These great raw materials, coupled with the ‘staycation’ boom of the pandemic years, has seen a flourishing restaurant scene rapidly replace the bucket-and-spade grub of yesteryear.
Perhaps most emblematic of the recent resurgence is the return of destination dining poster-boy Rob Thompson as chef-patron of North House, a quaint townhouse hotel in the winding lanes of West Cowes. Launching with a bistro-style menu, dishes such as chicken liver parfait with red wine jelly and shallot brioche, or hand-cut saffron spaghetti with local lobster and whey butter show off all the refined precision that have won Rob a host of loyal fans.
Just across town is The Smoking Lobster’s newest outpost: a slick, modern set up where pan-Asian flavours meld with local seafood and an abundance of fries, slaw and inventive cocktails. Also in town is perhaps the island's most eccentric dining experience where in an old, tiled butchers shop, Call it What you Want offers no menu or drinks list, only Creole-inspired food (the voodoo ribs are absolute magic) - far more than most diners can possibly polish off - followed by tequila shots for pudding. It's a riot.
Head down the coast to Yarmouth, where you might stop for a tuna tartare and lemon sole Grenobloise at The George Hotel’s Ibiza-inspired beach club (overseen by chef-consultant Claude Bosi, no less), or cross the street to The Terrace, a casual bistro with unbeatable views, and where local produce is taken seriously. Some say the complimentary focaccia is ‘worth the price of the ferry alone’. Look out for locally-reared rose veal, venison or nanny goat, or the kitchen’s take on the crab and chips, the Isle of Wight’s regional specialty.

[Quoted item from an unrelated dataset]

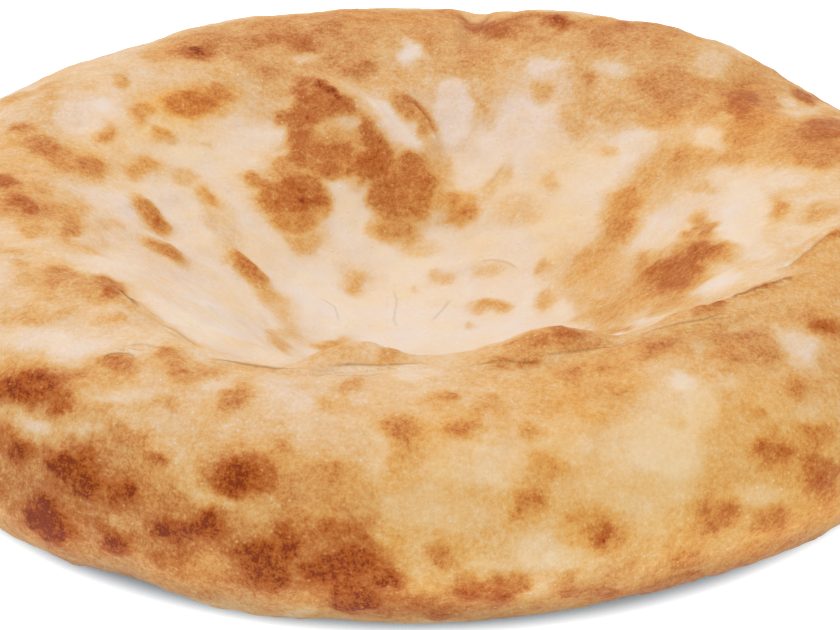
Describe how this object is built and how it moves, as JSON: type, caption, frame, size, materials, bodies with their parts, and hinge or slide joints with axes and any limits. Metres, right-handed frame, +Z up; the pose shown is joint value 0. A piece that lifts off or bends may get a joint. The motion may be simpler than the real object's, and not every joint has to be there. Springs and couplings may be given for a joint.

A quick trip up the Yar River brings you to The Red Lion, a hidden gastronomic gem in Freshwater where braised beef crumpets with horseradish, and pork belly, fritter and cheek are must-try dishes. Both are best enjoyed with a pint of foaming local ale.
Following the coast further to , The Crab Shed, tucked-away in sea-facing Steephill Cove is prized for its simple, unblemished seafood. The town itself is a more exuberant gastronomic hotspot. Cantina serves delicious brunches; Tramezzini’s does creative pan-Asian, possibly better than anywhere else on the island; down on the seafront, the original Smoking Lobster site has really benefited from hiring ex-Hut and Royal chef Ben Chamberlain – his Sichuan scallop Kiev and sweet and sour octopus bruschetta are treats.
The highlight here, though, is The Hamborough, relishing a long-overdue renaissance under Chef Matt Tomkinson. Cured chalk stream trout with summer vegetables and elderflower vinegar butter sauce, and roast chicken with asparagus, poached butter beans and Alcace bacon set the standard for refined dining on the island. The relaunched wine list is an absolute blessing.
For those craving spice, head to Sandown, where Eastern Eye serves traditional Indian food. Light, fluffy pizza that outclasses the best of Hampshire can be found on kitschy, beach-side Sandown Boulevard where, among other street traders, Rollins Pizza flame-bake combinations such as roasted mushrooms and Isle of Wight Blue cheese, and mascarpone with rosemary potatoes and Italian sausage.
Bembridge Harbour is home to floating restaurant The Best Dressed Crab, where the main attraction is just what the name suggests. Close by in Ryde, The Heron is a tiny, Scandi-inspired space – just 14 covers or thereabouts - with a completely open kitchen. The tasting menu might feature smoked eel, walnuts, grapes and apple, or a simple plate of grilled local mushrooms with herbs and pumpkin seeds. If you’re lucky, a slow-roast sirloin of island beef with truffle mayo and confit potato terrine might well appear too.
Those craving a liquid-only night of recuperation should visit the Needles, then pop over to the Highdown Inn in Toland where you’ll find superbly poured Guinness and an ever-changing selection of local and non-local real ales. Aspiring poseurs will find greater satisfaction in a magnum of rose at Chelsea-by-the-sea favourite, The Hut, where banging tunes are played against the backdrop of the crystalline waters of Colwell Bay.